In this scenario, the first thing you’ll want to do is gather a little more information. You can ask the individual for their name, and whether they have any other information such as a reference number to help locate their records.
After that, it’s best to enquire if there is anything specific the individual is looking for. Sometimes an individual is looking for specific information, or data from a specific time-period. They’re under no obligation to narrow the scope of their request, but it can sometimes save them from sifting through hundreds of records and save time for your organisation.
A Note About Identification
It is important that the person making the request is who they claim to be. This process requires some common sense. Identity verification must not be used to block access to information. In the case of requestors such as students or staff, you already hold information about their identity, and their presence at your organisation on a daily basis means that further checking is not required.
When requestors are less well known, verification of identity is required. This is easiest to do in person. The requestor can show identification documents such as:
- Current Drivers Licence
- Utility Bill
- Bank or Building Society Statement
- Letters from the Benefits Agency
- Letter from Professional
In the scenario used here, you might not be absolutely certain of the requestor’s identity. You could ask to see identification when they first make the request. If they didn’t have any, you could advise them to return with ID when possible, but that you’ll start processing their request immediately.
Moving down the chain
Once you’ve taken this information, the next step depends on how your organisation works. For larger organisations, you might have a designated data protection team. For smaller organisations, you may have a single point of contact, or you might be the data protection lead. In particularly small organisations, it’s not unusual for employees to have more than one hat to wear.
Regardless of size, your next step will involve recording the request, and setting the data discovery process in motion. Your organisation has a calendar month to respond to a Subject Access Request, and this begins when anyone in the organisation receives a request, not when the designated data protection lead receives it, so it’s important you get the ball rolling quickly.
You should have somewhere to record any Subject Access Requests your organisation receives.
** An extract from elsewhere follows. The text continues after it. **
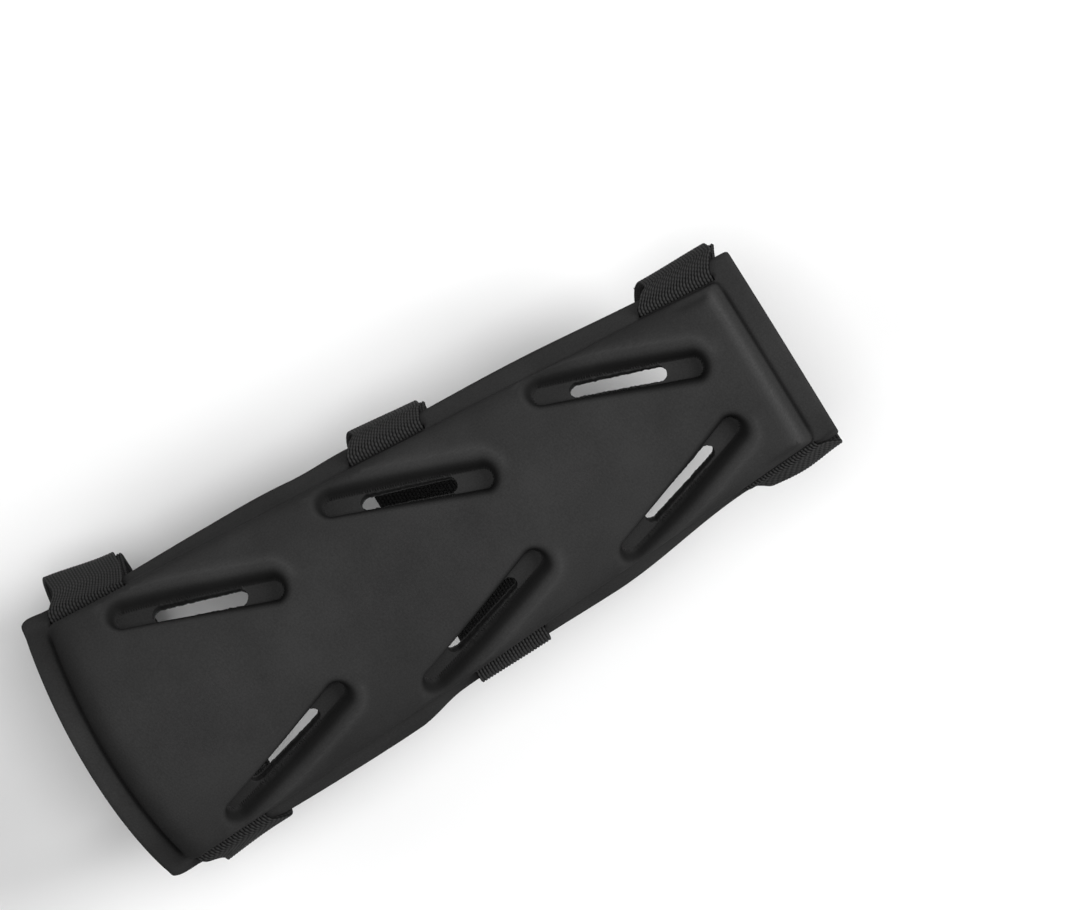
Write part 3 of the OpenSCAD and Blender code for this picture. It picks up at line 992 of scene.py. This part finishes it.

It might be an cloud-based system like ours. You should record the request, along with the date requested and any additional details. If someone makes a written request or sends a tweet, you should record that request verbatim so there can’t be any confusion.
The request has been recorded and passed on to the correct team. If you’re in a large organisation, that might be the last you hear of the request. If your organisation is smaller, you are more likely to be involved in data discovery.
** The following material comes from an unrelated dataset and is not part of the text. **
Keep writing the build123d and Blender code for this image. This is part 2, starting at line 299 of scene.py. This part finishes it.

At this stage you’ll need to look through all your records for any personal data of the requestor. If the scope has been narrowed down, you may not need to locate all the personal data for an individual. When searching for data, make sure to search using any identifiers that might be used in your organisation. If customers have a reference number, or if individuals are referred to by initials, these should be searched for too, as well as searching for the requestor’s name. It’s also worth noting that something can be personal data, even if none of these identifiers are used. For instance, sometimes a cursory glance through all relevant emails might turn up one or two results that were missed by a filtered search done previously.
This can be quite a complex process, and if you’re struggling to hit the deadline, it might be worth looking at extensions.
Redact and Return
The data has been found and it’s been collated. Now you need to provide it to the individual. In general, SARs are sent out in electronic format, but a general rule of thumb would be to respond to a request in the format you received it. In this case, the request was verbal, and it wouldn’t make sense to try and provide the response verbally. Instead, the data protection team are using the contact details you collected at the start of the process and will be emailing out the response. Good for the bees, good for the trees, and easily accessible to the requestor.
However, before this data can be sent out, it must be redacted. An individual only has the right to access their own data, so anybody else’s personal data needs to be removed.
There are a few different methods to redact information, either in hard copy or in digital format. A quick scribble in black pen seems to suffice in the movies, but it’s not a reliable form of redaction. To ensure you don’t give away data you shouldn’t, have a look into electronic redaction, which covers the data and then deletes it from underneath so it cannot be recovered.
The end of the line
A month has passed, and your student or staff member has received an email with the personal data they requested. They’re happy, you’re happy, and there have been no inadvertent data breaches.
Subject Access Requests might seem daunting to begin with, but they just require a little teamwork and some forward planning. With a step-by-step process you can solve a SAR with ease.